The idea of a joint buying mechanism, in which the US and allies such as Australia would commit to purchasing materials at certain minimum prices, has been gaining traction since the G7 summit last month, according to people familiar with the governments’ thinking.

G7 participants pledged at the summit to develop “standards-based markets” for critical minerals, which is seen as a potential first step towards a joint buying pool.

Sibanye has expanded into battery metals in recent years as it seeks to benefit from rising demand due to electric vehicles and the energy transition. It has a lithium project in Finland and a nickel refinery in France.

Froneman, who is set to retire in September, said that Chinese mining rivals had access to a lower cost of finance and followed different environmental standards that cut their costs. But he defended Sibanye’s decision to cater primarily to customers in the west.

“We recognised that the world was going to de-globalise, and polarise around the east and the west. And we specifically chose not to be a contract miner for the Chinese, like so many miners are,” said Froneman, who has led Sibanye since it was formed in 2013.

Sibanye has received some government support for specific projects, but Froneman called on the US and Europe to do more.

“We incur higher costs, and we have higher costs of capital. There needs to be some form of support to make us competitive, because the model is that it’s a western-world, capitalist system. Shareholders require returns,” he said.

The company, which has an enterprise valuation of $7bn, reported net losses in the 2023 and 2024 financial years, due to low prices for platinum and palladium, and a writedown on its US operations.

Richard Stewart, Sibanye’s chief regional officer in South Africa, is due to succeed Froneman from October.

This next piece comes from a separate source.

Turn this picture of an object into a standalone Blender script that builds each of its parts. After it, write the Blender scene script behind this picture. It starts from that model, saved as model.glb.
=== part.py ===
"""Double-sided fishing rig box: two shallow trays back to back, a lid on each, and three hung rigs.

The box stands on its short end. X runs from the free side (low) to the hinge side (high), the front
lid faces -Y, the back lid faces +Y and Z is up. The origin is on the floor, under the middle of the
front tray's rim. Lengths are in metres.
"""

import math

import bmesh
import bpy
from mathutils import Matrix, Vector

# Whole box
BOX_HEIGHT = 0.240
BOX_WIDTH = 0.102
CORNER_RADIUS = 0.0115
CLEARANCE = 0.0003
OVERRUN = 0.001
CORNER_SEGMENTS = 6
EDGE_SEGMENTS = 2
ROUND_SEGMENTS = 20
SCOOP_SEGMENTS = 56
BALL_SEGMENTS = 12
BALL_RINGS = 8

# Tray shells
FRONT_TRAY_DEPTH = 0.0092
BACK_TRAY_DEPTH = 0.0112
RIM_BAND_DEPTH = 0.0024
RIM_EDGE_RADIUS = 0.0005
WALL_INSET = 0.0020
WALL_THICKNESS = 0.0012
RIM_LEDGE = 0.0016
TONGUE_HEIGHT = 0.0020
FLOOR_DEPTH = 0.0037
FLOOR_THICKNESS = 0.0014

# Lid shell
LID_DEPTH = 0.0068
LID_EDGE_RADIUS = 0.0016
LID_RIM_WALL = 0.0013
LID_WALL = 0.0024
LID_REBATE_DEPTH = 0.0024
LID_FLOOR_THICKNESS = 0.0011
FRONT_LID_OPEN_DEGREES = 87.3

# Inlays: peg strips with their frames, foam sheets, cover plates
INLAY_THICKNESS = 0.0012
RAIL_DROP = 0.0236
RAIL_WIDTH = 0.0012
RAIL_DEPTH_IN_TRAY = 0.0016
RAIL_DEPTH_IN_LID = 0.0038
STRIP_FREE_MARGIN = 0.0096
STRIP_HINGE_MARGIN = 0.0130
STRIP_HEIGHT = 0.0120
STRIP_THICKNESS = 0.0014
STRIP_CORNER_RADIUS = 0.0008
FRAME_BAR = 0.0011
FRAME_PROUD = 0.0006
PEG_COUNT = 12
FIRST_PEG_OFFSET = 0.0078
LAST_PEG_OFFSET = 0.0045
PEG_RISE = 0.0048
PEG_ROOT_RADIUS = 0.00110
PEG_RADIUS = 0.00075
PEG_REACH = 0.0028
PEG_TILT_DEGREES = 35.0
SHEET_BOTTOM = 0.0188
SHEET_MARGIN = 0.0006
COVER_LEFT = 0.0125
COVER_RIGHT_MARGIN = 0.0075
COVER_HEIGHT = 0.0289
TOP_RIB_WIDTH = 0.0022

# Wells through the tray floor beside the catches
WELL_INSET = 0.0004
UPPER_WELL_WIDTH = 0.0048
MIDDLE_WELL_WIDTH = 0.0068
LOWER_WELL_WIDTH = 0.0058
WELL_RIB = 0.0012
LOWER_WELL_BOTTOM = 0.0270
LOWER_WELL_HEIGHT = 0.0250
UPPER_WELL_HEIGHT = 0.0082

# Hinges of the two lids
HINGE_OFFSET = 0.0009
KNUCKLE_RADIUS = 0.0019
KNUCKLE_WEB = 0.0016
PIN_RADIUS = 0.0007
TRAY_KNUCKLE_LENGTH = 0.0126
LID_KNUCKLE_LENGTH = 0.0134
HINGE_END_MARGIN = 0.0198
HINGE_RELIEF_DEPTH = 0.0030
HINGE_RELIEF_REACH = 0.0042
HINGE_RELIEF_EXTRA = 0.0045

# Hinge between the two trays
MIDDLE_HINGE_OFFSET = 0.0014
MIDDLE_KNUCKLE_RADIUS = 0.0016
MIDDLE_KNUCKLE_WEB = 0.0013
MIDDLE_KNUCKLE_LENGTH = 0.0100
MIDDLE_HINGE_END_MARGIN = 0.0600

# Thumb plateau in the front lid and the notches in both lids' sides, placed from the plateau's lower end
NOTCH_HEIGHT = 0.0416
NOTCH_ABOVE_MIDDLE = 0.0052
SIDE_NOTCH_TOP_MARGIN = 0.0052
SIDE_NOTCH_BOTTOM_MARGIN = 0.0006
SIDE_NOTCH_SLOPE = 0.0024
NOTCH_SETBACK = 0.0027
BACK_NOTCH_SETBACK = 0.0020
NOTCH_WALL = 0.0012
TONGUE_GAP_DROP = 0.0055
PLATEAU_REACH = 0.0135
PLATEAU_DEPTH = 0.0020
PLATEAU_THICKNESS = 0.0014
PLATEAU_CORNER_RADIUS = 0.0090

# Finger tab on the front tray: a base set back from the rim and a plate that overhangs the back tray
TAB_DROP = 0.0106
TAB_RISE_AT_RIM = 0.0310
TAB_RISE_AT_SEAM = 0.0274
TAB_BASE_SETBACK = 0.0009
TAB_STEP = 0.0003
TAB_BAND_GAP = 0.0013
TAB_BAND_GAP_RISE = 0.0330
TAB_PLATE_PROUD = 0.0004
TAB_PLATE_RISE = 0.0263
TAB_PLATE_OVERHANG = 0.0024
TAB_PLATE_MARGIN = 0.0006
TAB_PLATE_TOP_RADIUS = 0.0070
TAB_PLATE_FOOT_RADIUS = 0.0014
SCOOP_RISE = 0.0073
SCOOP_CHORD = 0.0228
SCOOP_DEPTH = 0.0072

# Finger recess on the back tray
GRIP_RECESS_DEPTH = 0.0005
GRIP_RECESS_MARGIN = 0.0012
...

Sibanye’s Finnish lithium project received a €500mn loan last year backed by Finland’s Export Credit Agency, the European Investment Bank and other funders. Its GalliCam project in France, which is repurposing a nickel refinery to produce precursor battery metals, has been selected for a €144mn grant from the EU Innovation Fund.

Its projects in the US have received tax credits that will be worth as much as $60mn this year, according to company reports.